• _Task brief_:
Quote exactly, and only, the lines of the material below from the line with "obj.data.transform(world)" through the line with "self.x, self.y, self.z".

• _Stored data_:
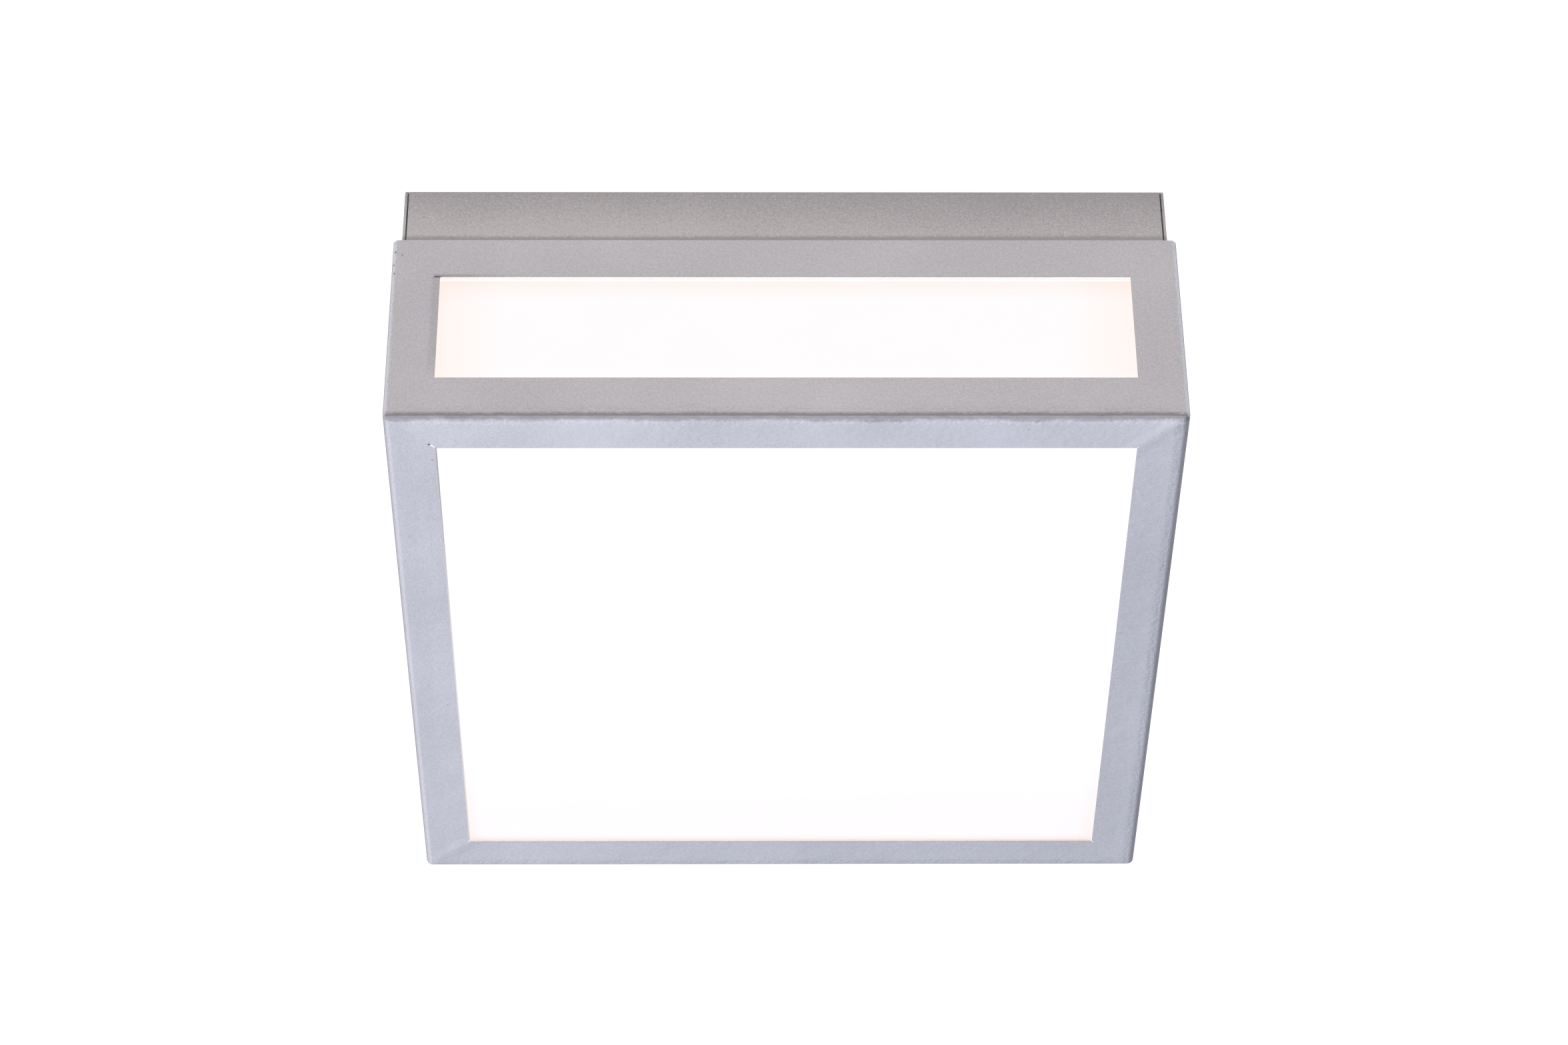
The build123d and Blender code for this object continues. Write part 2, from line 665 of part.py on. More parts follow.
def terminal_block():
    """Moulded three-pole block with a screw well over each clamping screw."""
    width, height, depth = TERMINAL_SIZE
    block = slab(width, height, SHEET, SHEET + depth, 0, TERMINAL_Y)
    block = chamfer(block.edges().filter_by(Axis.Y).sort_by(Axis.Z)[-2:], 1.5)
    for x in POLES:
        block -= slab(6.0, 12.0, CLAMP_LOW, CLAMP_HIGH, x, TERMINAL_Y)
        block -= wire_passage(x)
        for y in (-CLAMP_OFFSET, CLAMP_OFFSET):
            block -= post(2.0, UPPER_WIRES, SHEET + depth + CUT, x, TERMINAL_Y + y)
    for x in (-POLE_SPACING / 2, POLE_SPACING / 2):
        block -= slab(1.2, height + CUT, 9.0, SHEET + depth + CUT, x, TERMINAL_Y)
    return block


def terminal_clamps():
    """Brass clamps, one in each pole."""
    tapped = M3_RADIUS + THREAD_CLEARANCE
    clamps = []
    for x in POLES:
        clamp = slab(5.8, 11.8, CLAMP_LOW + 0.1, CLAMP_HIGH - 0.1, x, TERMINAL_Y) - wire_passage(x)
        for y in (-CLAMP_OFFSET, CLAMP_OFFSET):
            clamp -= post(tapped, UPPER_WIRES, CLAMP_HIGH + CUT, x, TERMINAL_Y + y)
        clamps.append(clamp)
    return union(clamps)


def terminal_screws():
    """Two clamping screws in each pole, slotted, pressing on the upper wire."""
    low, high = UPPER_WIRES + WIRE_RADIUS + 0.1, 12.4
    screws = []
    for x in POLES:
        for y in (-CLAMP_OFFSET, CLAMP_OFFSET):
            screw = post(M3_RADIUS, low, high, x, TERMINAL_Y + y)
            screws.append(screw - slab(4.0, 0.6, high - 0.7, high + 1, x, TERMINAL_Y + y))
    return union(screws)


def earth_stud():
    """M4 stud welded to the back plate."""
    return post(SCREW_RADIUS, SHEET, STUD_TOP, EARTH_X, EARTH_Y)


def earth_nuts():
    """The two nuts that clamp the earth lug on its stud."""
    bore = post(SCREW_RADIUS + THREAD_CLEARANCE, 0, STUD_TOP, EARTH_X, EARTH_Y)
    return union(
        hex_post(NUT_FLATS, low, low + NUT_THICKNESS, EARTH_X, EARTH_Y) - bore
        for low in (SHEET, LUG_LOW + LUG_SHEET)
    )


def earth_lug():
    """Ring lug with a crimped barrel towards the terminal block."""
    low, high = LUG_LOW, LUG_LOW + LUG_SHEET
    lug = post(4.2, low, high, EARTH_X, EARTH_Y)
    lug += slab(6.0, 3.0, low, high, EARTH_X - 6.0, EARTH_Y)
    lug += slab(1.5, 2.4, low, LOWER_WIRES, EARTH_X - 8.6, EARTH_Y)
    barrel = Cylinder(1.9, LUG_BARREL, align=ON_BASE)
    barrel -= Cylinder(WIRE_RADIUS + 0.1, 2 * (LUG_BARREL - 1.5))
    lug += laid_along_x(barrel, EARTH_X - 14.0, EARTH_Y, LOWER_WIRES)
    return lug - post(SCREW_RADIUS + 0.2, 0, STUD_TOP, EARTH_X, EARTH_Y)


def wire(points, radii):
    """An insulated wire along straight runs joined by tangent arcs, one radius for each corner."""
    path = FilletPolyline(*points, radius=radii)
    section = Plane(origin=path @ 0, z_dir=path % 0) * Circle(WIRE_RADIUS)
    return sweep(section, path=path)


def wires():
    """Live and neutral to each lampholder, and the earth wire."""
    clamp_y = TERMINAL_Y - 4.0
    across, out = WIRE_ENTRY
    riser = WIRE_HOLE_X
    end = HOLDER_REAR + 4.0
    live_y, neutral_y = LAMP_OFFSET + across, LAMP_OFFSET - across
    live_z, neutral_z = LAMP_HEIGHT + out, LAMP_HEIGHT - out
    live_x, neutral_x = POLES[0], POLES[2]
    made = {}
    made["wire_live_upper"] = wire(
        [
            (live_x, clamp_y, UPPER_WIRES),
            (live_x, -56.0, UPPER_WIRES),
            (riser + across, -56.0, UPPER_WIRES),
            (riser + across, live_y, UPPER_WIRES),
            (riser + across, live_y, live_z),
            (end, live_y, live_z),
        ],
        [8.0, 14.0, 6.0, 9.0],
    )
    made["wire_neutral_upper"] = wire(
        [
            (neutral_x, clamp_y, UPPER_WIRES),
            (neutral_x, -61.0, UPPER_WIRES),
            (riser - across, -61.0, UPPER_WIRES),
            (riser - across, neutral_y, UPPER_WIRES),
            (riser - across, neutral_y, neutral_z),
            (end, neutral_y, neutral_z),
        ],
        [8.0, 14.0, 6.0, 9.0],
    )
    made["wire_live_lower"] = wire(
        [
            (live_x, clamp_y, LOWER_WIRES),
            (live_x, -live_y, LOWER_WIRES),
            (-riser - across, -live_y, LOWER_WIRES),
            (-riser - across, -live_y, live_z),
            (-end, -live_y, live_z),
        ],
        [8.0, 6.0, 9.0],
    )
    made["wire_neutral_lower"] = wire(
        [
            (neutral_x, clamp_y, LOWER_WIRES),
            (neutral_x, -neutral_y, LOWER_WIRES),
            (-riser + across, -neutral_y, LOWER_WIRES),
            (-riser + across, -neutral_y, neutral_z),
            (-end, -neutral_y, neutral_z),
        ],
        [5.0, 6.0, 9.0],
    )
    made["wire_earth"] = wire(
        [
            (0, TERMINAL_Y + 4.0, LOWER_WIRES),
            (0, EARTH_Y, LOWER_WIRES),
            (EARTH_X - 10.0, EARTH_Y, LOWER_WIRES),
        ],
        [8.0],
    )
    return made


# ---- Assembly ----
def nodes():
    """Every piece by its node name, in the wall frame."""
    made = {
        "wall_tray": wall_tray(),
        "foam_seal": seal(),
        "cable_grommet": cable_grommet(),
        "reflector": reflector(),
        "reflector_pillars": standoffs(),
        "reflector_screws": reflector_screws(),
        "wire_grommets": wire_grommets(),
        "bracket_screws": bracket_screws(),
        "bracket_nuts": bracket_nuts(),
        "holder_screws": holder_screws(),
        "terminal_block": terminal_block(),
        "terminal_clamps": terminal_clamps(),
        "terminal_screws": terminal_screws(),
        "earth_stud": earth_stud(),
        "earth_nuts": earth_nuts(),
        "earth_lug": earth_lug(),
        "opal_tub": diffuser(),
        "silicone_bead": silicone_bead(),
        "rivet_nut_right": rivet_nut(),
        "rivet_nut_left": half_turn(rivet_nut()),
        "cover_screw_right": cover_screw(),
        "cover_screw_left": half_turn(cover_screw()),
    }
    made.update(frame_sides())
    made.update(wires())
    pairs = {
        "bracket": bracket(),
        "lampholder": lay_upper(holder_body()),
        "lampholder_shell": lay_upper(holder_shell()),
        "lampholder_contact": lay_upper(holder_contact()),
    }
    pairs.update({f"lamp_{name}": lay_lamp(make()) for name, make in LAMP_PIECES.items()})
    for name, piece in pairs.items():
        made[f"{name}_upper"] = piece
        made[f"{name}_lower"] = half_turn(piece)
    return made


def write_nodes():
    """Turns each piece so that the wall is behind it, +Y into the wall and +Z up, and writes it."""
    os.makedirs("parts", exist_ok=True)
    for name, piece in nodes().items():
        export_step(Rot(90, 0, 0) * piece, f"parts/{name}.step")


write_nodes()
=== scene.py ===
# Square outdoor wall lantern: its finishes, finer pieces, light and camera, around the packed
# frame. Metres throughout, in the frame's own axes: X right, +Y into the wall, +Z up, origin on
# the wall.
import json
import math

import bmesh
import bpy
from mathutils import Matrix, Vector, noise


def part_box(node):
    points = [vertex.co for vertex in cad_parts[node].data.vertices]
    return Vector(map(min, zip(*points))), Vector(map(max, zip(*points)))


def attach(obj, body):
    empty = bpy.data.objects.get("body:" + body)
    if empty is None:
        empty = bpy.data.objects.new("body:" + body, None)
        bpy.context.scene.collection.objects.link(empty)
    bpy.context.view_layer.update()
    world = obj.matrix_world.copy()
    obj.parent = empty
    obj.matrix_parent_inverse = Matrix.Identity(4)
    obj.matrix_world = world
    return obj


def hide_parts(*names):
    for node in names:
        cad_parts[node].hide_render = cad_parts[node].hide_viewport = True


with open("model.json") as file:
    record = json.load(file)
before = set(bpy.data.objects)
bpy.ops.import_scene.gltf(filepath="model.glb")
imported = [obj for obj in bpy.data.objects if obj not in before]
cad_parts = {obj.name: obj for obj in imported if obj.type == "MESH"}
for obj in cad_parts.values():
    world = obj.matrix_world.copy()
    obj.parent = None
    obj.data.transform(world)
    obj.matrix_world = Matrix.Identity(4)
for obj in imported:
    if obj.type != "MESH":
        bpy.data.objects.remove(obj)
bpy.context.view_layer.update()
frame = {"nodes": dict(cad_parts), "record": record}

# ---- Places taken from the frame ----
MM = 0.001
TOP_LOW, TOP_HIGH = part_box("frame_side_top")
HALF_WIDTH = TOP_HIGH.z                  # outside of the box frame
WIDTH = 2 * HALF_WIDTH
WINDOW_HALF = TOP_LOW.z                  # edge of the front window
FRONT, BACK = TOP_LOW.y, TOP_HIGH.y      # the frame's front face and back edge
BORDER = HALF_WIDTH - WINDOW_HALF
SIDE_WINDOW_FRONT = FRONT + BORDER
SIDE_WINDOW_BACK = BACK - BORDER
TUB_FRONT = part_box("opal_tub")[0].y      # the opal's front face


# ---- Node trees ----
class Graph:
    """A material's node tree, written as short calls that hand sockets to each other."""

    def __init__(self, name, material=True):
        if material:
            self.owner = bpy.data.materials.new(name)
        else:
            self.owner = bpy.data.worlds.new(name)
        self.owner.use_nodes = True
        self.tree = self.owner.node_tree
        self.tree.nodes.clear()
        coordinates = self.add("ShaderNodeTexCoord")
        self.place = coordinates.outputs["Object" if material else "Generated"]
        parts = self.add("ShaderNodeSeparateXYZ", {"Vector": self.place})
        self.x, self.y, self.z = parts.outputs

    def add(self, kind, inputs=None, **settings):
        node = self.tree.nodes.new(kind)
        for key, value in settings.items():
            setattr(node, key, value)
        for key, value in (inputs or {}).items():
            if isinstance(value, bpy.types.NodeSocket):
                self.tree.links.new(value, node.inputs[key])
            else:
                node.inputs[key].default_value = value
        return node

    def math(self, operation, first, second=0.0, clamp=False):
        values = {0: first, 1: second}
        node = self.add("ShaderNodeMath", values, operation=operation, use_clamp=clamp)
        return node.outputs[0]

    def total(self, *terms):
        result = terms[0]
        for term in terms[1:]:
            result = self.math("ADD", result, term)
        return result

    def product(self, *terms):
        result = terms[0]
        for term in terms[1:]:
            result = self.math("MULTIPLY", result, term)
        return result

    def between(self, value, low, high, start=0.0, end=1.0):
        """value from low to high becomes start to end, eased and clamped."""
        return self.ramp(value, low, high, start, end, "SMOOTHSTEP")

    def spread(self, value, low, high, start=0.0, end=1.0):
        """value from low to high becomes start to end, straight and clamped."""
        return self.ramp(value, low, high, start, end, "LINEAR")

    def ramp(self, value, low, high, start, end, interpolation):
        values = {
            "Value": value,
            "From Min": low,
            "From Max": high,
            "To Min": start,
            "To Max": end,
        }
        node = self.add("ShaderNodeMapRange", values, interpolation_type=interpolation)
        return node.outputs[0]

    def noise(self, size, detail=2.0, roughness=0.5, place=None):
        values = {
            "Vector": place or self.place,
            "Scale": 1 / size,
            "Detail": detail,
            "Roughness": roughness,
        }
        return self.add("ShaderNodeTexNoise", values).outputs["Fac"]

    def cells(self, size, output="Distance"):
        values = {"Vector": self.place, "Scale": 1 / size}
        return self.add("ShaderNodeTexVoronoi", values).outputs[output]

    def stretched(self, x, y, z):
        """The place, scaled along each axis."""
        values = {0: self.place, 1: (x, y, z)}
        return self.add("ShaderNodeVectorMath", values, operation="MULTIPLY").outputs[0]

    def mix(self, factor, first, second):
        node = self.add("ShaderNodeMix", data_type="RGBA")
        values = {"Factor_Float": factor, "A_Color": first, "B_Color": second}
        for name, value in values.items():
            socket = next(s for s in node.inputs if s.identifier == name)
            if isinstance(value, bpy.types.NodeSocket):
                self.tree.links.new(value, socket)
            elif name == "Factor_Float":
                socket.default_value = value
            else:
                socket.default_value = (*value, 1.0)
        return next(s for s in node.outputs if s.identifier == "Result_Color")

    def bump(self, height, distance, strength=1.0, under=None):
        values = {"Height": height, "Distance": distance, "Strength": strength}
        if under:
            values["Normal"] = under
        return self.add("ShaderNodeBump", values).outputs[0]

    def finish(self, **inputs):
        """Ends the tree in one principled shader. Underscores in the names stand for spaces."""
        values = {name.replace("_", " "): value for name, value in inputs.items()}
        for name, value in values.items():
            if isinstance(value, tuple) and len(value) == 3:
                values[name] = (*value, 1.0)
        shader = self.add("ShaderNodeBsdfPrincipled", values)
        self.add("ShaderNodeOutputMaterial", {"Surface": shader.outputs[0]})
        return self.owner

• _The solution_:
    obj.data.transform(world)
    obj.matrix_world = Matrix.Identity(4)
for obj in imported:
    if obj.type != "MESH":
        bpy.data.objects.remove(obj)
bpy.context.view_layer.update()
frame = {"nodes": dict(cad_parts), "record": record}

# ---- Places taken from the frame ----
MM = 0.001
TOP_LOW, TOP_HIGH = part_box("frame_side_top")
HALF_WIDTH = TOP_HIGH.z                  # outside of the box frame
WIDTH = 2 * HALF_WIDTH
WINDOW_HALF = TOP_LOW.z                  # edge of the front window
FRONT, BACK = TOP_LOW.y, TOP_HIGH.y      # the frame's front face and back edge
BORDER = HALF_WIDTH - WINDOW_HALF
SIDE_WINDOW_FRONT = FRONT + BORDER
SIDE_WINDOW_BACK = BACK - BORDER
TUB_FRONT = part_box("opal_tub")[0].y      # the opal's front face


# ---- Node trees ----
class Graph:
    """A material's node tree, written as short calls that hand sockets to each other."""

    def __init__(self, name, material=True):
        if material:
            self.owner = bpy.data.materials.new(name)
        else:
            self.owner = bpy.data.worlds.new(name)
        self.owner.use_nodes = True
        self.tree = self.owner.node_tree
        self.tree.nodes.clear()
        coordinates = self.add("ShaderNodeTexCoord")
        self.place = coordinates.outputs["Object" if material else "Generated"]
        parts = self.add("ShaderNodeSeparateXYZ", {"Vector": self.place})
        self.x, self.y, self.z = parts.outputs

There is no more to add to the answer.